I second that! Please do share with us the identity of the killer. The witness mentioned by @dude, also known as “Z” was arrested for fabricating evidence against Hagai Felician who had all charges cleared against him. That’s all I know. If you know more, please do share.
@dude: False. There was a state’s witness whom the police allowed to escape from custody. During that period presumably the perpetrators got to him & “persuaded” him he didn’t know what he’d previously known about the crime. The witness then refused to testify, the case collapsed. if there were any charges against this individual which followed, they were filed to spite him because of his refusing to testify.
Once again, there’s a huge level of credulousness among the pro-Israel advocates here.

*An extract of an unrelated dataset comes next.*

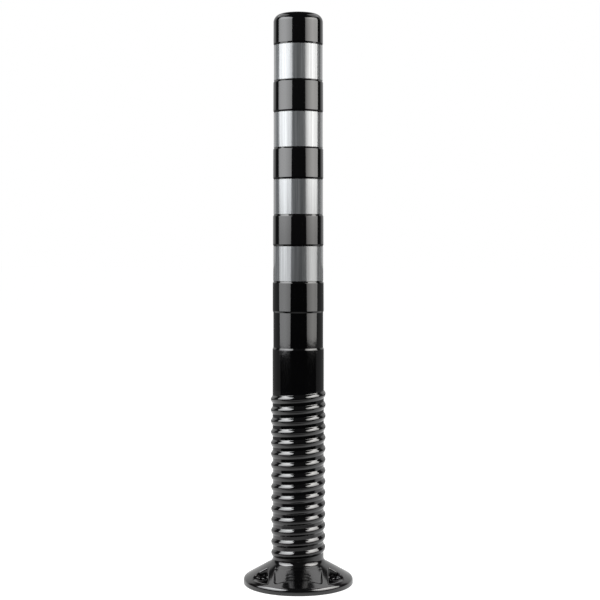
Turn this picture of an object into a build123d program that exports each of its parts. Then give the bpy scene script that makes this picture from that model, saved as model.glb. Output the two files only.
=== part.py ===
from build123d import *

import os
from math import atan2, cos, radians, sin, tan

# One-metre delineator post: a flexible moulding on a bolted foot, with four wrapped reflective bands.
# Millimetres. +Z up, origin on the road surface at the centre of the foot, front towards -Y.

os.makedirs("parts", exist_ok=True)

# ---- Driving dimensions -------------------------------------------------------------------------

# Overall
post_height = 1000.0  # road surface to the top of the plug
foot_od = 193.5  # foot across its rim
neck_top = 46.8  # where the foot ends and the ribbed length begins

# Tube
crown_od = 86.0  # tube just under its domed top
collar_od = 90.0  # plain collar above the ribs
flex_od = 90.0  # ribbed length, measured in the valleys
bore_od = 78.0  # smooth bore, foot to crown
crown_wall = 4.5  # thickness of the domed top
dome_radius = 14.5  # outer corner of the domed top
dome_rise = 1.5  # how far the crown bulges above its corner

# Recesses for the bands, counted from the top
recess_count = 5
band_count = 4  # the lowest recess stays empty
top_recess_drop = 88.0  # post top to the centre of the first recess
recess_pitch = 116.0
recess_depth = 1.2
recess_slope_run = 1.6  # height of each sloping shoulder
recess_shoulder_radius = 2.5

# Reflective bands
tape_height = 60.0
tape_margin = 3.5  # bare recess above and below the film
tape_thickness = 0.5
tape_glue = 0.05  # adhesive between film and tube
tape_lap = 12.0  # how far the end of the film overlaps its start

# Ribbed length
rib_count = 15
rib_pitch = 19.75
rib_rise = 3.0
rib_width = 15.0

# Top plug
plug_od = 24.0
plug_stem_od = 10.0
plug_clearance = 0.1
plug_proud = 2.0  # how far the disc stands above the crown
plug_seat_depth = 0.6
plug_edge_radius = 0.8
plug_stem_grip = 1.5  # how far the stem passes the inside of the crown

# Foot
cone_top_z = 41.5  # height at which the cone would meet the neck
cone_rim_z = 10.5  # height at which the cone would meet the rim
cone_fillet = 8.0
rim_radius = 8.0

# Fixing pockets: bolt circle, moulded seats and the channels open to the rim
bolt_circle = 150.0
bolt_count = 3
bolt_hole_od = 13.0
bolt_seat_od = 20.0
bolt_seat_height = 0.8
pocket_width = 25.2
pocket_floor_z = 14.6
pocket_round = 12.0  # outer back corner of a front pocket, and both corners of the rear one
pocket_inner_round = 1.5

# Front panel, a shallow recess in the cone with plain raised bars
panel_half_width = 41.0
panel_top_radius = 53.0
panel_lower_edge = 77.0  # distance of its straight lower edge from the post's axis
panel_depth = 1.2
panel_corner = 5.0
panel_bar_count = 3
panel_bar_length = 46.0
panel_bar_width = 2.6
panel_bar_pitch = 6.0
panel_bar_rise = 0.7
panel_bar_middle = 67.0  # distance of the middle bar from the post's axis

# Cored chambers under the foot
chamber_count = 3
chamber_arc = 54.0  # degrees
chamber_inner_radius = 50.0
chamber_outer_radius = 84.0
chamber_roof = 7.0  # wall left between a chamber and the cone

# ---- Worked out from the driving dimensions -----------------------------------------------------

bore_radius = bore_od / 2
foot_radius = foot_od / 2
flex_radius = flex_od / 2
crown_radius = crown_od / 2
collar_radius = collar_od / 2
recess_height = tape_height + 2 * tape_margin
flex_top = neck_top + rib_count * rib_pitch  # where the plain tube begins
crown_z = post_height - plug_proud
collar_top_z = post_height - top_recess_drop - (recess_count - 1) * recess_pitch - recess_height / 2
recess_centres = [post_height - top_recess_drop - k * recess_pitch for k in range(recess_count)]


def tube_radius(z):
    """Outer radius of the tapering tube between the collar and the crown."""
    share = (z - collar_top_z) / (crown_z - collar_top_z)
    return collar_radius + (crown_radius - collar_radius) * share


def cone_z(radius, below=0.0):
    """Height of the foot's cone at a radius, or of a surface that lies so far below it."""
    slope = atan2(cone_top_z - cone_rim_z, foot_radius - flex_radius)
    return cone_top_z - (radius - flex_radius) * tan(slope) - below / cos(slope)


def radial_plane(azimuth):
    """Upright plane through the post's axis whose own X axis points along the azimuth."""
    turn = radians(azimuth)
    return Plane(origin=(0, 0, 0), x_dir=(cos(turn), sin(turn), 0), z_dir=(sin(turn), -cos(turn), 0))


# ---- Foot: rim, cone, neck, pockets, panel and chambers -----------------------------------------

# Space taken out of the cone for the panel
with BuildPart() as panel_space:
    with BuildSketch(Plane.XZ):
        with BuildLine():
            Polyline(
                (flex_radius, cone_z(flex_radius, panel_depth)),
                (foot_radius, cone_z(foot_radius, panel_depth)),
                (foot_radius, cone_top_z + panel_depth),
                (flex_radius, cone_top_z + panel_depth),
                close=True,
            )
        make_face()
    revolve(axis=Axis.Z)
    with BuildSketch():
        with BuildLine():
            top_corner_y = -((panel_top_radius**2 - panel_half_width**2) ** 0.5)
            ThreePointArc(
                (-panel_half_width, top_corner_y),
                (0, -panel_top_radius),
                (panel_half_width, top_corner_y),
            )
            Polyline(
                (panel_half_width, top_corner_y),
                (panel_half_width, -panel_lower_edge),
                (-panel_half_width, -panel_lower_edge),
                (-panel_half_width, top_corner_y),
            )
        panel_plan = make_face()
        fillet(panel_plan.vertices(), radius=panel_corner)
    extrude(amount=cone_top_z + panel_depth, mode=Mode.INTERSECT)

# Plain bars that stand on the floor of the panel
with BuildPart() as panel_bars:
    with BuildSketch(Plane.XZ):
        with BuildLine():
            Polyline(
                (flex_radius, cone_z(flex_radius, 2 * panel_depth)),
                (foot_radius, cone_z(foot_radius, 2 * panel_depth)),
                (foot_radius, cone_z(foot_radius, panel_depth - panel_bar_rise)),
                (flex_radius, cone_z(flex_radius, panel_depth - panel_bar_rise)),
                close=True,
            )
        make_face()
    revolve(axis=Axis.Z)
    with BuildSketch():
        with Locations((0, -panel_bar_middle)):
            with GridLocations(0, panel_bar_pitch, 1, panel_bar_count):
                SlotOverall(panel_bar_length, panel_bar_width)
    extrude(amount=cone_top_z, mode=Mode.INTERSECT)

with BuildPart() as base_flange:
    with BuildSketch(Plane.XZ) as foot_profile:
        with BuildLine():
            Polyline(
                (bore_radius, 0),
                (foot_radius, 0),
                (foot_radius, cone_z(foot_radius)),
                (flex_radius, cone_top_z),
                (flex_radius, neck_top),
                (bore_radius, neck_top),
                close=True,
            )
        make_face()
        rim_corner = foot_profile.vertices().filter_by_position(
            Axis.X, foot_radius - 1, foot_radius + 1
        ).sort_by(Axis.Y)[-1]
        fillet(rim_corner, radius=rim_radius)
        neck_corner = foot_profile.vertices().filter_by_position(
            Axis.X, flex_radius - 0.01, flex_radius + 0.01
        ).sort_by(Axis.Y)[0]
        fillet(neck_corner, radius=cone_fillet)
    revolve(axis=Axis.Z)

    # Front pockets: channels parallel to Y through the two front bolt holes
    front_x = bolt_circle / 2 * cos(radians(30))
    front_y = -bolt_circle / 2 * sin(radians(30))
    with BuildSketch(Plane.XY.offset(pocket_floor_z)) as front_pockets:
        with Locations((front_x, front_y + pocket_width / 2)):
            Rectangle(pocket_width, foot_radius, align=(Align.CENTER, Align.MAX))
        back_corners = front_pockets.vertices().sort_by(Axis.Y)[-2:].sort_by(Axis.X)
        fillet(back_corners[-1], radius=pocket_round)
        inner_corner = front_pockets.vertices().sort_by(Axis.Y)[-2:].sort_by(Axis.X)[0]
        fillet(inner_corner, radius=pocket_inner_round)
        mirror(about=Plane.YZ)
    extrude(amount=cone_top_z, mode=Mode.SUBTRACT)

    # Rear pocket: a channel along +Y through the rear bolt hole
    with BuildSketch(Plane.XY.offset(pocket_floor_z)) as rear_pocket:
        with Locations((0, (bolt_circle - pocket_width) / 2)):
            Rectangle(pocket_width, foot_radius, align=(Align.CENTER, Align.MIN))
        fillet(rear_pocket.vertices().sort_by(Axis.Y)[:2], radius=pocket_round)
    extrude(amount=cone_top_z, mode=Mode.SUBTRACT)

    # Raised seats and bolt holes
    with BuildSketch(Plane.XY.offset(pocket_floor_z)):
        with PolarLocations(bolt_circle / 2, bolt_count, start_angle=90):
            Circle(bolt_seat_od / 2)
    extrude(amount=bolt_seat_height)
    with Locations(Plane.XY.offset(pocket_floor_z + bolt_seat_height)):
        with PolarLocations(bolt_circle / 2, bolt_count, start_angle=90):
            Hole(bolt_hole_od / 2)

    # Front panel
    add(panel_space.part, mode=Mode.SUBTRACT)
    add(panel_bars.part)

    # Cored chambers, open to the road, between the pockets
    for chamber in range(chamber_count):
        middle = 360 / chamber_count * chamber - 90
        with BuildSketch(radial_plane(middle - chamber_arc / 2)):
            with BuildLine():
                Polyline(
                    (chamber_inner_radius, 0),
                    (chamber_outer_radius, 0),
                    (chamber_outer_radius, cone_z(chamber_outer_radius, chamber_roof)),
                    (chamber_inner_radius, cone_z(chamber_inner_radius, chamber_roof)),
                    close=True,
                )
            make_face()
        revolve(axis=Axis.Z, revolution_arc=chamber_arc, mode=Mode.SUBTRACT)

base_flange.part.label = "base_flange"
export_step(base_flange.part, "parts/base_flange.step")

# ---- Ribbed length: one short ring of wall for each rib, cut in the valleys between them ---------

for number in range(1, rib_count + 1):
    ring_bottom = neck_top + (number - 1) * rib_pitch
    ring_top = ring_bottom + rib_pitch
    rib_z = ring_bottom + rib_pitch / 2

    with BuildPart() as flex_ring:
        with BuildSketch(Plane.XZ):
            with BuildLine():
                Polyline(
                    (flex_radius, rib_z + rib_width / 2),
                    (flex_radius, ring_top),
                    (bore_radius, ring_top),
                    (bore_radius, ring_bottom),
                    (flex_radius, ring_bottom),
                    (flex_radius, rib_z - rib_width / 2),
                )
                ThreePointArc(
                    (flex_radius, rib_z - rib_width / 2),
                    (flex_radius + rib_rise, rib_z),
                    (flex_radius, rib_z + rib_width / 2),
                )
            make_face()
        revolve(axis=Axis.Z)

    flex_ring.part.label = f"flex_ring_{number:02d}"
    export_step(flex_ring.part, f"parts/{flex_ring.part.label}.step")

# ---- Plain tube: collar, five recesses and the domed crown --------------------------------------

with BuildPart() as mast_tube:
    with BuildSketch(Plane.XZ) as tube_profile:
        shoulders = []
        with BuildLine():
            outline = [(bore_radius, flex_top), (collar_radius, flex_top)]
            for centre in reversed(recess_centres):
                low = centre - recess_height / 2
                high = centre + recess_height / 2
                floor_radius = tube_radius(centre) - recess_depth
                shoulders += [(tube_radius(low), low), (tube_radius(high), high)]
                outline += [
                    (tube_radius(low), low),
                    (floor_radius, low + recess_slope_run),
                    (floor_radius, high - recess_slope_run),
                    (tube_radius(high), high),
                ]
            outline += [(crown_radius, crown_z - dome_rise)]
            Polyline(*outline)
            ThreePointArc(
                (crown_radius, crown_z - dome_rise),
                (crown_radius / 2, crown_z - dome_rise / 4),
                (0, crown_z),
            )
            Polyline(
                (0, crown_z),
                (0, crown_z - crown_wall),
                (bore_radius, crown_z - crown_wall),
                (bore_radius, flex_top),
            )
        make_face()
        for radius, height in shoulders:
            shoulder = tube_profile.vertices().sort_by_distance((radius, height))[0]
            fillet(shoulder, radius=recess_shoulder_radius)
        dome_corner = tube_profile.vertices().sort_by_distance((crown_radius, crown_z))[0]
        fillet(dome_corner, radius=dome_radius)
        bore_corner = tube_profile.vertices().sort_by_distance((bore_radius, crown_z - crown_wall))[0]
        fillet(bore_corner, radius=dome_radius - crown_wall)
    revolve(axis=Axis.Z)
    with Locations(Plane.XY.offset(crown_z)):
        CounterBoreHole(
            radius=plug_stem_od / 2 + plug_clearance,
            counter_bore_radius=plug_od / 2 + plug_clearance,
            counter_bore_depth=plug_seat_depth,
            depth=2 * crown_wall,
        )

mast_tube.part.label = "mast_tube"
export_step(mast_tube.part, "parts/mast_tube.step")

# ---- Top plug: a disc on a stem, pressed into the crown -----------------------------------------

with BuildPart() as top_plug:
    plug_seat_z = crown_z - plug_seat_depth
    with BuildSketch(Plane.XY.offset(plug_seat_z)):
        Circle(plug_od / 2)
    extrude(amount=post_height - plug_seat_z)
    fillet(top_plug.edges().sort_by(Axis.Z)[-1], radius=plug_edge_radius)
    with BuildSketch(Plane.XY.offset(plug_seat_z)):
        Circle(plug_stem_od / 2)
    extrude(amount=-(crown_wall - plug_seat_depth + plug_stem_grip))

top_plug.part.label = "top_plug"
export_step(top_plug.part, "parts/top_plug.step")

# ---- Reflective bands: film wrapped round a recess, its end lapped over its start at the back ----

for number, centre in enumerate(recess_centres[:band_count], start=1):
    film_radius = tube_radius(centre) - recess_depth + tape_glue
    film_outside = film_radius + tape_thickness
    with BuildPart() as reflective_band:
        with BuildSketch(Plane.XY.offset(centre - tape_height / 2)):
            Circle(film_outside)
            Circle(film_radius, mode=Mode.SUBTRACT)
        extrude(amount=tape_height)
        with BuildSketch(Plane.XY.offset(centre - tape_height / 2)):
            Circle(film_outside + tape_thickness)
            Circle(film_radius, mode=Mode.SUBTRACT)
            with Locations((0, film_outside)):
                Rectangle(tape_lap, film_radius, mode=Mode.INTERSECT)
        extrude(amount=tape_height)

    reflective_band.part.label = f"reflective_band_{number}"
    export_step(reflective_band.part, f"parts/{reflective_band.part.label}.step")
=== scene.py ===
from math import atan2, ceil, cos, hypot, pi, radians, sin, tan

import bmesh
import bpy
import numpy as np
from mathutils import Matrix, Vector


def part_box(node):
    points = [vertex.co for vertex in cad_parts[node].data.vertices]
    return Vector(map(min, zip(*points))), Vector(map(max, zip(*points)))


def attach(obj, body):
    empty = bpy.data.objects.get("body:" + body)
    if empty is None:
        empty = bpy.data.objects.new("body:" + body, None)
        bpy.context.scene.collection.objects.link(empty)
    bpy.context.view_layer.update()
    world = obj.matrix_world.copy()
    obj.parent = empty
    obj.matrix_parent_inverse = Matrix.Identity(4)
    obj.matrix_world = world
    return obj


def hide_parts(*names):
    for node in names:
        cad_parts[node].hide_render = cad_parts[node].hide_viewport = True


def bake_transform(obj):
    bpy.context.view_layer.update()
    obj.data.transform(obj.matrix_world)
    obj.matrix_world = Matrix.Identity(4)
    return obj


# One-metre delineator post: a flexible black moulding on a bolted foot, with four reflective bands.
# Metres. +Z up, origin on the road surface at the centre of the foot, front towards -Y.

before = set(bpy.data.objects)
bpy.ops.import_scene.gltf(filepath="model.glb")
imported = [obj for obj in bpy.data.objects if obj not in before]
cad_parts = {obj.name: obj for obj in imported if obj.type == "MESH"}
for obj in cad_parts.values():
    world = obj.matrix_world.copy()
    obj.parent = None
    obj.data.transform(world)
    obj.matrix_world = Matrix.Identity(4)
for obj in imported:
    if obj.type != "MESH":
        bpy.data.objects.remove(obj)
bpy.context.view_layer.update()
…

If the police or army or Shabak or Mossad or PM say anything then by God it’s he truth, which is nonsense of course.
And how was this incident explained: the heroes of the Occupation picking on an unarmed Palestinian:
https://www.youtube.com/watch?v=fvvvITVP-VU
???
What does it have to do with conversation? In an article about pinkwashing you side track conversation with blackwashing?
@Richard – I’m not sure how “police or army or Shabak or Mossad or PM say” has anything to do with the subject. Are you saying it was Hagai Felician who did the crime? Based on what? If Bin-Laden should be brought to a just trial based on EVIDENCE, the same should be true for this guy.
Maybe it would be a good idea to have a USA senate resolution asking the Israelis to legalize gay marriage? They could invite Israeli government representatives to tour TV news shows and explain their position on the issue, and USA presidential candidates would be asked about it. Maybe Hillary will be tough like her husband and threaten Israel to do something? She could refuse an AIPAC invitation to show her displeasure. That ought to soften those Orthodox rabbis and force them to change their laws, which after all sure sound pretty outdated.